Delta Air Lines Inc., JetBlue Airways Corp. and other U.S. carriers say they’ve rebooked most of the passengers stranded by the worst December snowstorm to hit New York City in six decades.
Delta, which canceled 3,000 flights with about 250,000 passengers, has rescheduled almost all and will carry more than 90 percent of them to their destinations by the end of today, said Anthony Black, a spokesman for the Atlanta-based carrier.
About 8,200 flights were canceled because of the snowstorm that began last weekend, affecting as many as 1.2 million travelers, many of whom criticized airlines for not keeping them better informed. All three major airports in the New York area were closed for portions of Dec. 26 and Dec. 27 amid the city’s heaviest December snowfall since 1948.
“Most passengers have already been re-accommodated, and we’ll have north of 90 percent of them cleared today,” said Delta’s Black. “The big issue right now is people traveling to destinations where we only fly a couple times a day and there’s only a finite number of seats to that city. Those people might take a little longer.”
JetBlue, which has its main hub at Kennedy, hopes to re-accommodate most of its travelers by the end of the weekend, said Jen Carrillo, a spokeswoman for the New York-based carrier. JetBlue canceled about 40 flights today, down from 120 yesterday.
AirTran Holdings Inc., which agreed to be bought by Southwest Airlines Co. in September, added one extra flight each to New York’s LaGuardia, Boston and Milwaukee on Dec. 28 and the “vast majority” of stranded passengers have already arrived at their destinations, said Christopher White, a company spokesman.
Rescheduling passengers was a challenge for airlines because planes in the U.S. are already flying about 90 percent full on the busiest holiday travel days. That’s the highest level since World War II after airlines cut capacity by 9.1 percent in the past five years.
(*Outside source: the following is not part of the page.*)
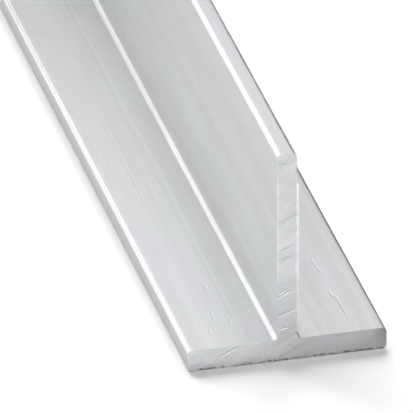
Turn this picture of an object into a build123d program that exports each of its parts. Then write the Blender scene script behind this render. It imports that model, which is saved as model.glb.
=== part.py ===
"""Aluminium T-section bar, 20 x 20 x 2 mm, in the one metre length that it is sold in.

It is one extruded piece of bare aluminium. A flange lies flat and a web stands up from
its middle. The die leaves every outside corner of the section rounded, with a small
fillet in the root on each side of the web. Both ends are plain saw cuts, square to the
bar.

The origin is on the underside, halfway along the bar and below the web. X runs across
the flange, Y along the bar, and Z up the web.
"""

import os

from build123d import *

# Driving dimensions, in millimetres
FLANGE_WIDTH = 20.0
FLANGE_THICKNESS = 2.0
OVERALL_HEIGHT = 20.0
WEB_THICKNESS = 2.0
BAR_LENGTH = 1000.0
CORNER_RADIUS = 0.4
ROOT_RADIUS = 0.4

with BuildPart() as t_bar:
    # The T stands upright in its sketch: X across the flange, Y up the web from the underside
    with BuildSketch(Plane.XZ) as t_section:
        Rectangle(FLANGE_WIDTH, FLANGE_THICKNESS, align=(Align.CENTER, Align.MIN))
        Rectangle(WEB_THICKNESS, OVERALL_HEIGHT, align=(Align.CENTER, Align.MIN))

        # Of the four corners level with the flange's top, the middle two are the roots
        flange_top = t_section.vertices().group_by(Axis.Y)[1]
        fillet(flange_top.sort_by(Axis.X)[1:3], ROOT_RADIUS)

        # The outside corners are two on each edge of the flange and two on top of the web
        by_width = t_section.vertices().group_by(Axis.X)
        flange_edges = by_width[0] + by_width[-1]
        web_top = t_section.vertices().group_by(Axis.Y)[-1]
        fillet(flange_edges + web_top, CORNER_RADIUS)

    extrude(amount=BAR_LENGTH / 2, both=True)

t_bar.part.label = "t_bar"

os.makedirs("parts", exist_ok=True)
export_step(t_bar.part, "parts/t_bar.step")
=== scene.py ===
"""Looks of the bare aluminium T-section bar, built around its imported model.

The bar lies flange down on a pale floor, with one sawn end close to the camera. Its long
faces are mill finish: soft silver with fine lines along the bar, just as the metal leaves
the extrusion die. Its ends are coarse saw cuts with tooth marks and a ragged lower edge.

The camera has an upright film plane, as a view camera has, so the web stands straight.
"""

from __future__ import annotations

import logging
import math
import random
from collections.abc import Callable
from dataclasses import dataclass, field, replace
from enum import Enum
from typing import Any

import bmesh
import bpy
from mathutils import Matrix, Vector

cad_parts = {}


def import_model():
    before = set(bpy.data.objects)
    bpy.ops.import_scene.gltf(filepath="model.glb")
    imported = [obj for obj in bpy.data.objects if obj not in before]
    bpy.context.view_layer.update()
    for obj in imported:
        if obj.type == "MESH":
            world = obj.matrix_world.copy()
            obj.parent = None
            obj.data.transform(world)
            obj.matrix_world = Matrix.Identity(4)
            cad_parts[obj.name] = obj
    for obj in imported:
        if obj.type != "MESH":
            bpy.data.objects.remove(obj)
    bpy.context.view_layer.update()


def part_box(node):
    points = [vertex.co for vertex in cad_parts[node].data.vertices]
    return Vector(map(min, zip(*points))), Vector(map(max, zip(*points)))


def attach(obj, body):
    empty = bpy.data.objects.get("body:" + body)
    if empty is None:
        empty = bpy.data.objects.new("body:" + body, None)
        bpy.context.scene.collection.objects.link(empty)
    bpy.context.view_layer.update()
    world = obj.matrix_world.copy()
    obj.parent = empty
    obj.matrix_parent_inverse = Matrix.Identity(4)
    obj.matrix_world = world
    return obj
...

Most United Continental Holdings Inc. passengers flying with the United unit are “home or on their way home” by today, said Rahsaan Johnson, a spokesman. The Chicago-based carrier added an extra flight with a Boeing 747 jumbo jet, which can hold 370 passengers, from Los Angeles to New York, he said.
Christen David, a spokeswoman for the Continental unit whose hub is at New Jersey’s Newark airport, didn’t have information available about its recovery effort. United and Continental merged in October to leapfrog Delta as the world’s largest carrier.
‘An Entire Week’
Continental’s response to the snowstorm frustrated Suzanne Paola, a professor at Western Washington University, who has been stranded in Newark since the carrier canceled her Dec. 28 flight. She and her husband spent hours on the phone and at the airport to get rebooked, only to be told Continental couldn’t fly them and their 13-year-old son back to Seattle until Jan. 3.
“That’s almost a whole week. How is it possible they had nothing for an entire week?” said Paola, 54. The family is trying to get back to Seattle before Jan. 1 to pick up a Korean exchange student who is arriving that day.
Delta had available seats on a flight leaving at 6 a.m. on Jan. 1, so Paola spent $570 each for those new tickets. Continental offered to refund half the fare for her original tickets, or about $244 each, she said.
The storm may have cost the airlines about $150 million in revenue from some passengers canceling trips altogether, others needing rebooking and the loss of last minute walk-up passengers who typically pay the highest fares, estimated David Swierenga, president of aviation consultant AeroEcon in Round Rock, Texas. His estimate assumes an average round-trip fare of $300 per person and about 150 passengers per plane.
In February, when a snowstorm shut the Washington, D.C., airports for several days, Delta said it incurred net costs of $30 million from 7,000 canceled flights. The storm reduced revenue by $65 million, while fuel and labor savings were $35 million, Delta said.
The savings from not operating aircraft during storms and flying planes as full as possible during the recovery period usually offset much of the cost, said Robert Mann, owner of airline consultant R.W. Mann & Co. in Port Washington, New York.
Tim Omaggio, a Morristown, New Jersey, father whose daughter was scheduled to fly from Newark to Phoenix on Dec. 28, said he understood the challenge the airlines faced in balancing passenger demands with uncontrollable weather conditions.
He filed a complaint with Continental, though, after being unable to get help from airline employees at the airport or on the phone.
“They should have called everybody they could to be on-site at Newark,” he said in an interview. “There were so few employees there that you literally would look around and there was no one you could even ask anything. If you did find somebody, they really had no idea what was going on.”